ゼロトラストを実現するためには、企業内のデータにアクセスできるデバイスが組織の管理下におかれていること、適切な設定が行われているかを認証の際にチェックすることが重要です。デバイス統制・保護に最適なソリューションは、デバイスの一元管理や遠隔操作などが可能な「MDM (Mobile Device Management) 」や、マルウェアを検知・遮断できる「EPP (Endpoint Protect Platform) 」、エンドポイントデバイスを監視できる「EDR (Endpoint Detection and Response) 」などが挙げられます。
ネットワークセキュリティ
ゼロトラストは、「すべての通信は保護されるべき」という考え方であるため、社内のネットワーク通信に対しても適切なセキュリティ対策を施す必要があります。ネットワークセキュリティに最適なソリューションは、アプリケーション単位での認証・接続制御が可能なIAP (Identity Aware Proxy)や、WEB フィルタリングの実装やSSL復号などができる「SWG (Secure Web Gateway)」、「CASB (Cloud Access Security Broker) 」などが挙げられます。
データ漏えい防止
ゼロトラストの考え方では、企業内にあるすべてのデータを保護対象としています。そのため、内部の人間による機密情報の持ち出しを防いだり、持ち出されたあとにデータを閲覧できない状態にしたりなど、多角的な視点でのセキュリティ対策が欠かせません。
データ漏えい防止を実現できる代表的なソリューションは、機密情報の不正な取り扱いや不正操作を防⽌できる「DLP (Data Loss Prevention)」や、機密情報が含まれているファイルやメールの暗号化やアクセス制御が可能な「IRM (Information Right Management)」などが挙げられます。
ログの収集・分析
ゼロトラストの概念では、「企業内にある資産の整合性・セキュリティ動作を監視して測定すること」や「資産・ネットワークのインフラストラクチャの現状について多くの情報を収集し、セキュリティ体制を改善すること」が重要とされています。社内にあるIT機器から、ログを集約・分析することで、サイバー攻撃に対して迅速に対処できるでしょう。
ログの収集・分析には、さまざまな機器からログ収集や一元管理が可能な「SIEM (Security Information and Event Management)」が最適です。SIEMを導入することで、収集したログから不審な通信・ユーザーの動きなどを検知できます。さらに、複数の機器からログを収集して関係性を探る「相関分析」も可能です。

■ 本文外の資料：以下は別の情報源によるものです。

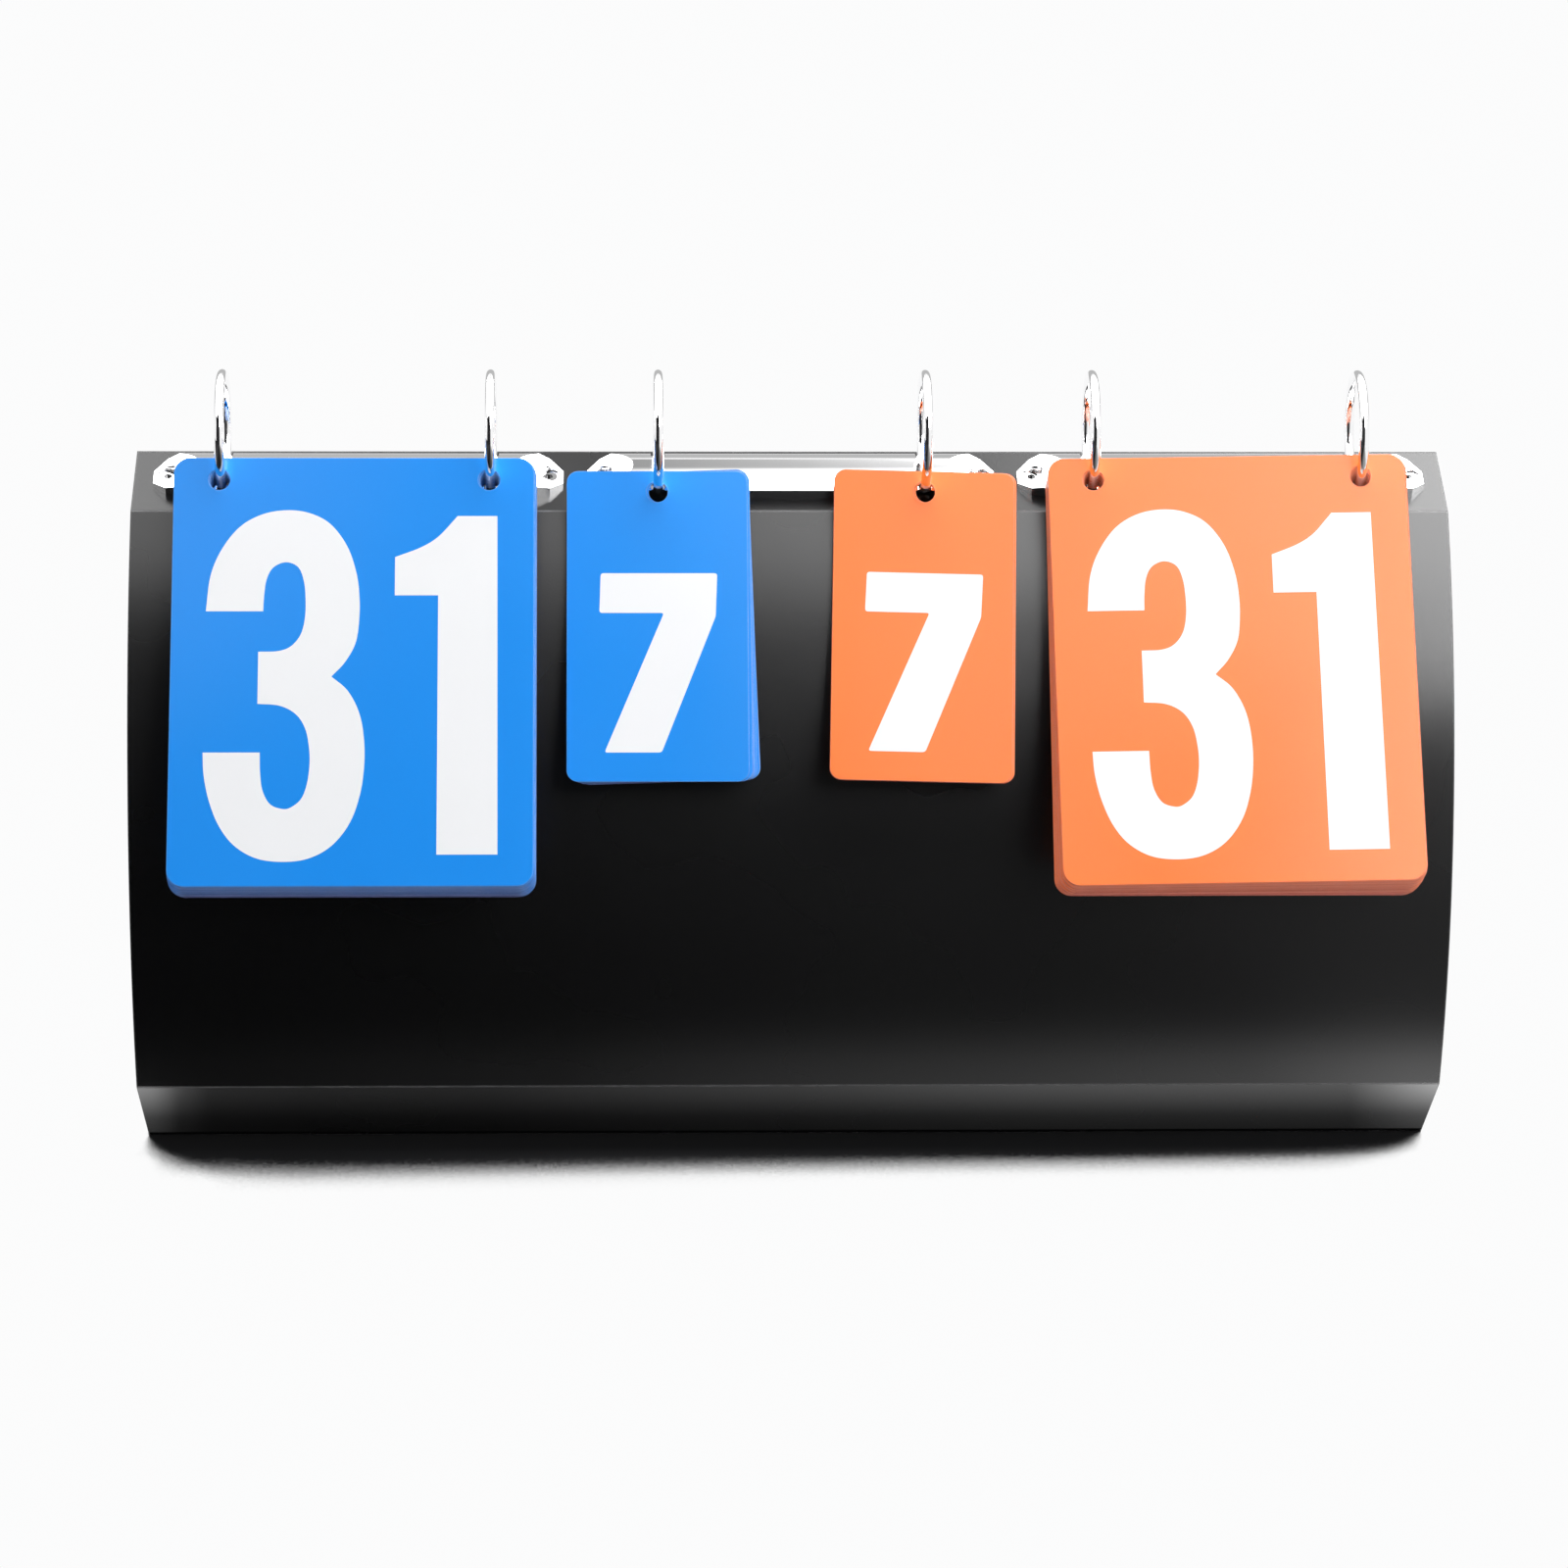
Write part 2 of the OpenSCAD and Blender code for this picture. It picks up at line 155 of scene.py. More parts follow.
# Effects that several materials share
grainEffect = {"grainDetail": 3.0, "smudgeDetail": 2.0}
edgeEffect = {"samples": 4, "bend": (0.995, 0.90), "noiseScale": 180}


def newGroup(name, inputs, outputs):
    group = bpy.data.node_groups.new(name, "ShaderNodeTree")
    for label in inputs:
        group.interface.new_socket(label, in_out="INPUT", socket_type="NodeSocketFloat")
    for label, kind in outputs.items():
        group.interface.new_socket(label, in_out="OUTPUT", socket_type=kind)
    return group, group.nodes.new("NodeGroupInput").outputs, group.nodes.new("NodeGroupOutput").inputs


def makeGrainGroup(values):
    # fine grain as a height, and broad smudges as a mask, both on object coordinates
    group, given, result = newGroup("grain", ("Grain Size", "Smudge Size"),
                                    {"Height": "NodeSocketFloat", "Smudge": "NodeSocketFloat"})
    place = objectPlace(group)
    for size, output, detail in (("Grain Size", "Height", values["grainDetail"]),
                                 ("Smudge Size", "Smudge", values["smudgeDetail"])):
        noise = addNode(group, "ShaderNodeTexNoise")
        noise.inputs["Detail"].default_value = detail
        group.links.new(place, noise.inputs["Vector"])
        group.links.new(mathNode(group, "DIVIDE", 1.0, given[size]), noise.inputs["Scale"])
        group.links.new(noise.outputs["Fac"], result[output])
    return group


def makeEdgeGroup(values):
    # 1 along a piece's edges, 0 on its flat faces, broken up by a little noise
    group, given, result = newGroup("edges", ("Reach", "Ragged"),
                                    {"Edge": "NodeSocketFloat", "Rounded": "NodeSocketVector"})
    rounded = addNode(group, "ShaderNodeBevel", samples=values["samples"])
    group.links.new(given["Reach"], rounded.inputs["Radius"])
    group.links.new(rounded.outputs["Normal"], result["Rounded"])
    shape = addNode(group, "ShaderNodeNewGeometry")
    likeness = dotProduct(group, rounded.outputs["Normal"], shape.outputs["Normal"])
    bent = ramp(group, likeness, *values["bend"])
    noise = addNode(group, "ShaderNodeTexNoise")
    noise.inputs["Scale"].default_value = values["noiseScale"]
    group.links.new(objectPlace(group), noise.inputs["Vector"])
    # noise breaks up the edge mask, which the sheet and cards use for painted highlights
    edgeBreakUp = mathNode(group, "MULTIPLY", noise.outputs["Fac"], given["Ragged"])
    left = mathNode(group, "SUBTRACT", 1.0, edgeBreakUp)
    group.links.new(mathNode(group, "MULTIPLY", bent, left), result["Edge"])
    return group


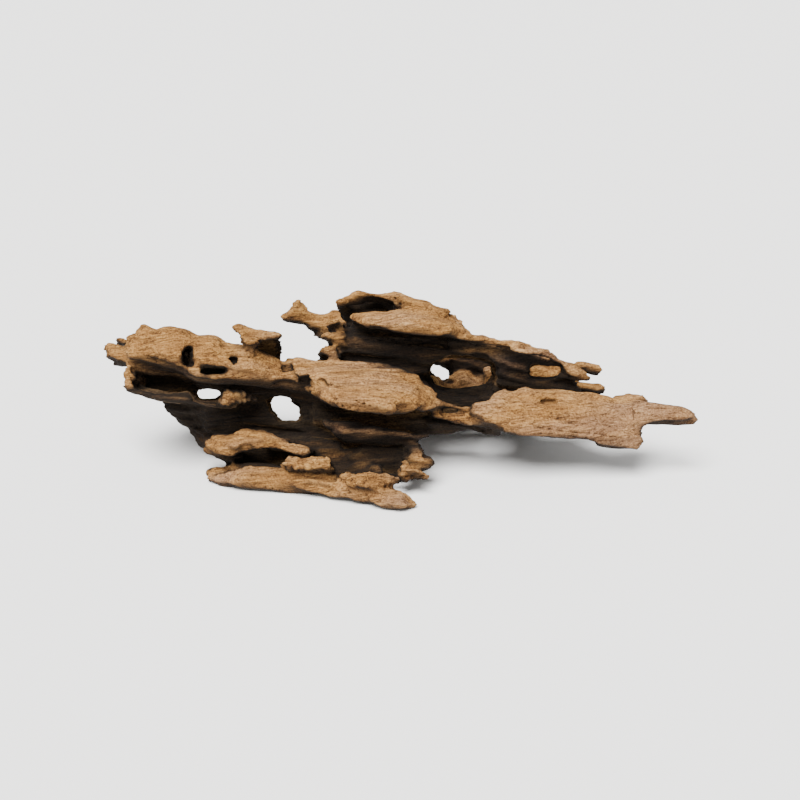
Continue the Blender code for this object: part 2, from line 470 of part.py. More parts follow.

相関分析には、脅威インテリジェンスを利用した「脅威検知」や、機械学習を利用して異常を検知する「アノマリ検知」の手法が存在します。これらの検知ルールは、社内で自由にカスタマイズ可能です。
ゼロトラストを実現させるためのポイント
ゼロトラストを実現させるためには、企業全体で計画を立て、長期にわたって継続的に取り組む必要があります。この章では、ゼロトラストを実現させるためのポイントを解説します。
ゼロトラストを推進するための体制づくりから始める
ゼロトラストセキュリティを新たに導入する場合、これまでよりも認証に時間・手間がかかるケースが多く、社員から苦情が出る可能性が高くなります。そのため、まずはゼロトラスト実現の取り組みが、企業にとって重要であることを社員に理解してもらうことが重要です。その上で、ゼロトラストを推進するための体制づくりから始めていきましょう。
また、ゼロトラストセキュリティを導入する際には、新しいITサービスやツールの導入費用など、多大なコストがかかります。そのため、ゼロトラストセキュリティの必要性を経営層に説明し、予算を確保しなければなりません。予算の確保も初期段階で行うようにしましょう。
ゼロトラストの仕組みを構築する
実際にゼロトラストの仕組みを構築するためには、クラウド上のアクセス管理・監視の徹底が必要不可欠です。どの端末がどのクラウドにアクセスしているかを把握し、アクセスしている端末の挙動を監視することで、不審な挙動や端末の状態を可視化できます。アクセス管理や機器の監視には「ID管理」や「SSO」、「MDM」などのソリューションが最適です。
加えて、エンドポイントごとに適切なセキュリティ対策を講じることも重要です。社内データやネットワークだけではなく、端末自体のセキュリティを強化しなければなりません。「EDR」を導入すれば、さまざまな場所にあるエンドポイントデバイスをまとめて監視できます。
定期的に見直しを行う
セキュリティリスクは常に変化しており、一度設定したセキュリティ対策がそのまま通用するとは限りません。定期的に見直しを行い、その都度最適なセキュリティ対策を講じることで、ゼロトラストセキュリティを実現できるでしょう。
まとめ
巧妙化・高度化しているサイバー攻撃に対応するためには、従来のセキュリティ対策だけでは不十分です。ゼロトラストセキュリティを導入することで、社内のセキュリティレベル向上や、セキュリティ管理の効率化など、さまざまなメリットを得られます。ゼロトラストセキュリティを実現するためのソリューションは数多く存在するため、自社の環境や規模、目的に適したソリューションを導入しましょう。